# Canon 5D left in cold



## princesskitaaa (Dec 1, 2013)

Hey I could really use some help. I'm a college student renting a Canon 5D for a film project with a group. I didn't realize until too late that leaving out your camera in the cold is bad. I left the Canon 5D camera in my car overnight from Wednesday to this morning (Sunday). The camera is not frozen but it is cool to the touch. The batteries are dead so I am trying to charge them now. I attempted to turn the camera on and it said Sensor Filter was on then the screen was black. I am taking that as a good sign(?) and hoping that is just due to an incomplete battery charge. I just want to know if anyone with more Canon experience could give me some ideas on what to do to prevent damage to the camera ....  ??  Also approx. how long does it usually take for the battery to fully charge for it because I've had it in for 45 mins and it's still a blinking red light...


----------



## Overread (Dec 1, 2013)

Cold batteries lose charge - shooting in snowy conditions its often the case that a photographer has to keep several sets and change over the batteries whilst shooting (keeping them close to their body where its warm) because the batteries lose charge in the cold and need to be warmed up again to restore the charge to get the full use out of them.

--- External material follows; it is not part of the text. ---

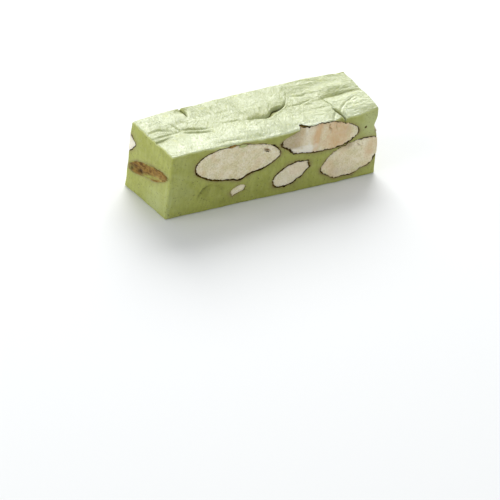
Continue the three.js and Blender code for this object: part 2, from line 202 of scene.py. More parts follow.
ALMONDS = {
    "almond_front_1": dict(
        face="front", at=(19.6, 12.95), length=24.6, height=9.1, tilt=-3, taper=0.16, deep=4.6,
        corners=[(275, 0.9, 8), (293, -0.35, 10), (335, -0.35, 16), (48, 0.45, 16), (215, -0.35, 20),
                 (255, 0.2, 14), (135, 0.15, 25)],
        skin=(0.36, [(190, 0.16, 40), (245, 0.1, 25), (280, 0.18, 14), (300, 0.28, 12), (65, -0.24, 18),
                     (40, 0.16, 10), (5, -0.14, 15), (112, 0.2, 12)]),
        dents=[([(26.9, 14.85), (27.9, 14.4), (28.8, 13.8)], 0.7, 0.24)],
        ragged=0.35),
    "almond_front_2": dict(
        face="front", at=(44.0, 13.95), length=23.8, height=7.5, tilt=-3.5, taper=0, deep=4.2,
        corners=[(117, 1.3, 5), (106, 0.1, 8), (142, -0.4, 12), (176, -0.3, 8), (206, -1.0, 15),
                 (234, 0.45, 8), (335, -0.4, 16), (78, 0.45, 14)],
        skin=(0.24, [(176, 0.45, 12), (205, 0.25, 18), (112, 0.25, 6), (148, -0.25, 20), (318, 0.3, 12),
                     (5, 0.12, 14)]),
        dents=[([(46.2, 18), (46.7, 17.2), (46.4, 16.5), (47.3, 15.8), (46.9, 14.7)], 0.24, 0.17),
               ([(42.7, 17.6), (42.5, 15), (42.9, 11.4)], 0.12, 0.6),
               ([(38.2, 18), (38, 15), (38.6, 12.6)], 0.08, 0.5),
               ([(48.9, 17.4), (48.6, 16.3), (49.2, 15.2)], 0.12, 0.17)],
        peaches=[((42.5, 14.5), (3, 2.5), 0.12), ((38, 14.8), (2, 2.5), 0.3)],
        stains=[((52.6, 14.6), (1.3, 1.5), 0.12)],
        broken=1.0, ragged=0.6),
    "almond_front_3": dict(
        face="front", at=(35.7, 5.45), length=10.7, height=5.1, tilt=20, taper=-0.06, deep=2.6,
        corners=[(320, -0.35, 14), (38, -0.35, 14), (150, 0.2, 20), (285, -0.3, 12), (17, 0.35, 7),
                 (340, 0.4, 7)],
        skin=(0.42, [(120, 0.12, 30), (205, 0.15, 25), (270, -0.12, 20), (355, 0.15, 8)]),
        pale=0.3, ragged=0.35),
    "almond_front_4": dict(
        face="front", at=(20.1, 4.5), length=4.4, height=2, tilt=16, taper=0.1, deep=1,
        corners=[(63, 0.1, 14), (144, 0.17, 14), (230, 0.6, 14), (306, 0.4, 14), (346, 0.15, 12)],
        skin=(0.03, [(306, 0.16, 12)]),
        pale=0.1),
    "almond_front_5": dict(
        face="front", at=(54.8, 6), length=20, height=8.9, tilt=12, taper=0.05, deep=5.2,
        corners=[(110, 0.3, 16), (205, -0.8, 18), (240, -0.75, 14), (280, -0.6, 16), (320, -1.9, 15),
                 (128, 0.2, 8)],
        skin=(0.22, [(60, 0.1, 20), (180, 0.32, 16), (318, 0.45, 10)]),
        dents=[([(55.2, 10.1), (56, 9.4), (56.8, 8.7)], 0.2, 0.16)],
        stains=[((52.4, 9.9), (1.8, 0.9), 0.45), ((49.7, 3), (2.6, 0.9), 0.14)],
        peaches=[((59.6, 6.9), (1.6, 2.2), 0.6), ((50.5, 5.5), (4, 3), 0.12)],
        proud=(0.2, 0), ragged=0.5),
    "almond_left_1": dict(
        face="left", at=(8.9, 9.3), length=17.2, height=4.2, tilt=-19, taper=-0.1, deep=1.9,
        corners=[(60, 0.3, 20), (140, 0.4, 14), (245, 0.2, 14), (285, -0.8, 20)],
        skin=(0.03, []),
        proud=(-0.2, 0), torn=True, ragged=0.45),
    "almond_left_2": dict(
        face="left", at=(18.4, 13.25), length=5.2, height=4.5, tilt=-14, taper=0, deep=5,
        corners=[(180, 0.9, 18)],
        skin=(0.36, [(150, 0.2, 30)]),
        proud=(0, 0.2), pale=0.8),
    "almond_right_1": dict(
        face="right", at=(4.6, 12.9), length=8.2, height=3.2, tilt=8, taper=0.1, deep=2,
        corners=[(200, 0.3, 20)],
        skin=(0.22, []),
        proud=(0.4, 0)),
    "almond_right_2": dict(
        face="right", at=(11.8, 6.6), length=9, height=7.4, tilt=-24, taper=0.12, deep=3,
        corners=[(60, 0.5, 14), (230, -0.4, 18)],
        skin=(0.22, [(150, 0.15, 30)])),
    "almond_back_1": dict(
        face="back", at=(14.5, 6.2), length=20.5, height=8.2, tilt=5, taper=-0.14, deep=4.2,
        corners=[(80, 0.5, 16), (245, -0.4, 18), (300, 0.4, 12)],
        skin=(0.22, [(180, 0.15, 30), (300, 0.15, 20)]),
        dents=[([(17, 8.6), (18.6, 7.4), (20.4, 6.9)], 0.25, 0.18)]),
    "almond_back_2": dict(
        face="back", at=(26.5, 14), length=14.2, height=6.4, tilt=-10, taper=0.12, deep=3.2,
        corners=[(130, 0.4, 14), (330, -0.3, 16)],
        skin=(0.2, [(60, 0.15, 25)])),
    "almond_back_3": dict(
        face="back", at=(32.4, 5.2), length=8.4, height=4.2, tilt=24, taper=0, deep=2.2,
        corners=[(200, 0.3, 16)],
        skin=(0.22, [])),
    "almond_back_4": dict(
        face="back", at=(47.6, 9.6), length=22.4, height=9.4, tilt=9, taper=0.15, deep=4,
        corners=[(100, 0.4, 14), (160, -0.5, 16), (285, 0.6, 12)],
        skin=(0.2, [(20, 0.12, 30), (250, 0.2, 25)]),
        dents=[([(42, 11.6), (43.2, 10.2), (43, 8.8)], 0.2, 0.3)],
        broken=0.5),
}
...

Chances are the batteries just got cold along with the camera and overnight in the car there shouldn't be any damage in most countries unless in extreme cold. About all you would notice is the reduced battery performance and fogging of the lens if its brought into a warmer area suddenly. A good tip is to leave the camera in the bag whilst moving it into a warmer area and only take it out after a while (silca gel packs in teh bag to help soak up the moisture from the temperature change).

Batteries will take a while to charge, but once warmed up and charged they should be fine.


----------



## princesskitaaa (Dec 1, 2013)

Okay, thank you so much. That was very helpful. Yeah, I just live in New England in the US so it's only been about 20-30 degrees at night. The camera itself was inside of a camera bag with the batteries. Hopefully you are right and in a few hours the batteries will charge up.. right now it's still just the 3 blinks.


----------



## princesskitaaa (Dec 1, 2013)

Update: Everything works fine. Thanks for the help! =]


----------